Comparison of training accuracies between Centralized Learning, Federated Learning and Fusion Learning algorithms

4.3 Training and Testing Accuracies

It is important to note that the training accuracy of the fusion learning approach is the testing accuracy because the model is not trained on the original data, but instead, it is trained on the data generated from the distribution of features of each client.

Fig. 4.
figure 4

Comparison of testing accuracies of initial local model vs final global model at each client

The training accuracies of all three frameworks have been illustrated in Fig. 3 and summarized in Table 3. We can see from this table that the training accuracies of fusion learning framework fall slightly below those obtained from both federated and a centralized setup. This is because the quality of the data generated is not on par with the original data. We can also notice that there is a subtle difference in accuracies of Credit Card, Breast Cancer, and Audit Data sets between Federated and Fusion Learning algorithms, whereas the accuracy of the Gender Voice dataset, is slightly lesser. The accuracies of such datasets can be increased by adding more distributions because determining the right distribution plays an important role in generating artificial data. Also, more data at the client node helps in determining the corresponding feature distribution parameters with more confidence, which results in an increase in the quality of the generated data. As can be seen from Fig. 4, we have also compared the accuracies on each client node obtained using the local model and the global model built using the fusion learning framework. We see that in all the datasets, for all clients, the global model either outperforms the local model or achieves similar accuracies, which is also the case for a federated setup.

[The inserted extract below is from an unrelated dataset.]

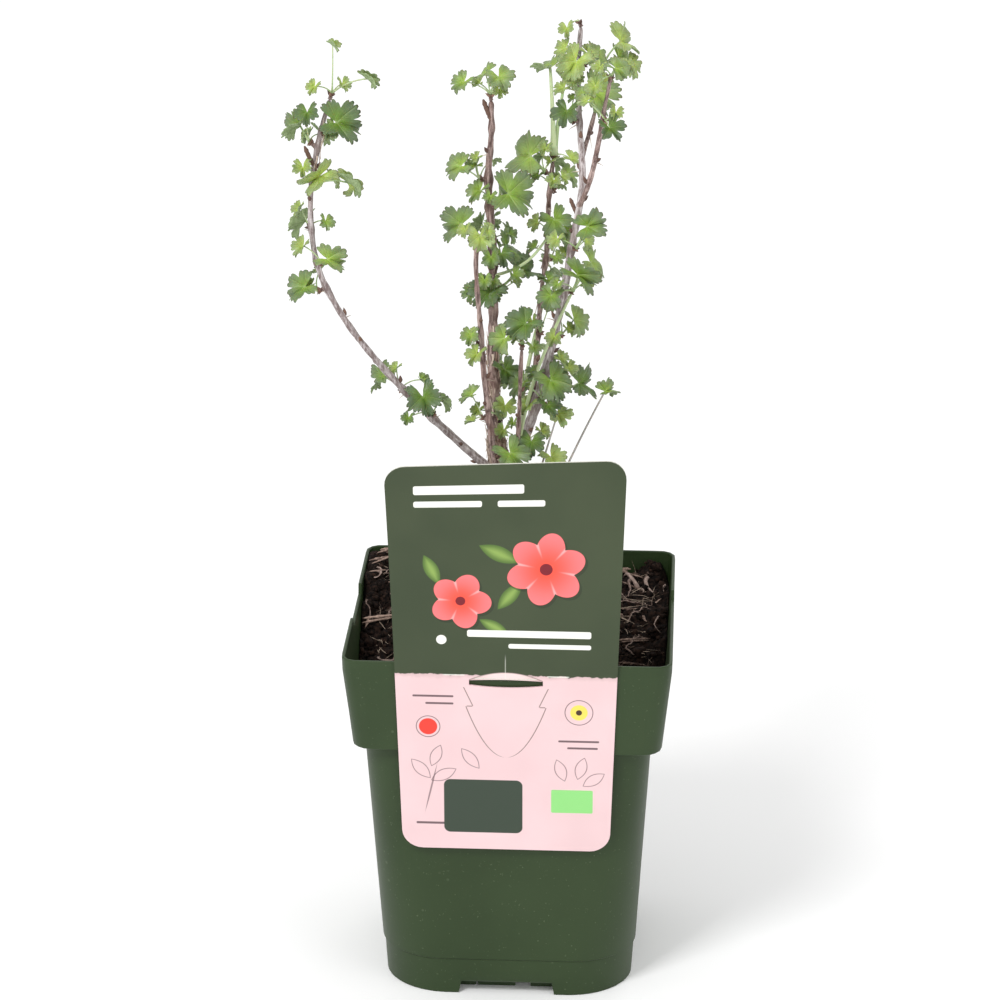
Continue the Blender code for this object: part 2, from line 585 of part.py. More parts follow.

Table 3. Comparison of training accuracies (in %) between Central Learning, Federated Learning and Fusion Learning

4.4 Communication Efficiency

The main aim of this work is to reduce the number of communication rounds in a federated setup. A federated approach typically takes ‘E’ rounds to converge to a global model where ‘E’ is the number of epochs. In our case, the number of rounds is just one as we send both the model parameters and the distribution parameters at one shot. The server sends back the global parameters to the clients once it is built. This is summarized in Table 4.

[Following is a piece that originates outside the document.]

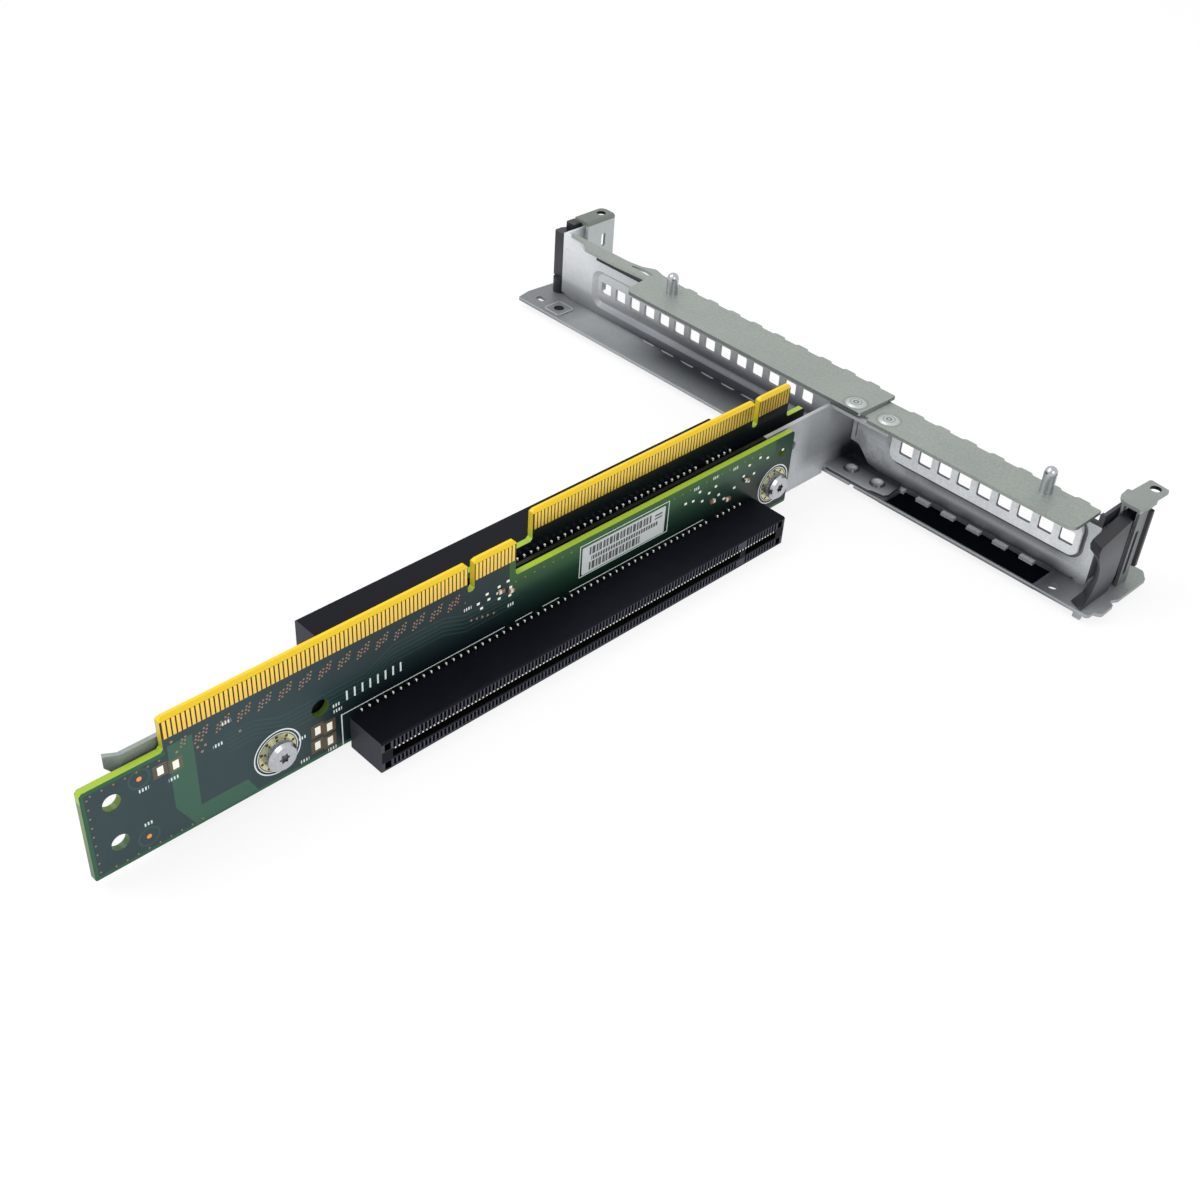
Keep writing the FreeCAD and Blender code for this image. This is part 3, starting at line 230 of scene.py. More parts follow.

Table 4. Network usage of Federated Learning and Fusion Learning for E epochs for a single client

5 Conclusions and Future Work

We have presented a new approach for distributed learning termed as Fusion Learning, which is able to achieve similar accuracies as compared to a Federated setup using only one communication round. This approach throws up a new direction for research in distributed learning and has its own set of challenges that needs to be addressed in greater detail. An important next step is to examine the proposed solution on broader datasets, which truly captures the massively distributed complexity of real-world issues. Another important direction would be to apply this technique to image datasets. Experimenting with this approach with different machine learning models on the server is an interesting direction for future work.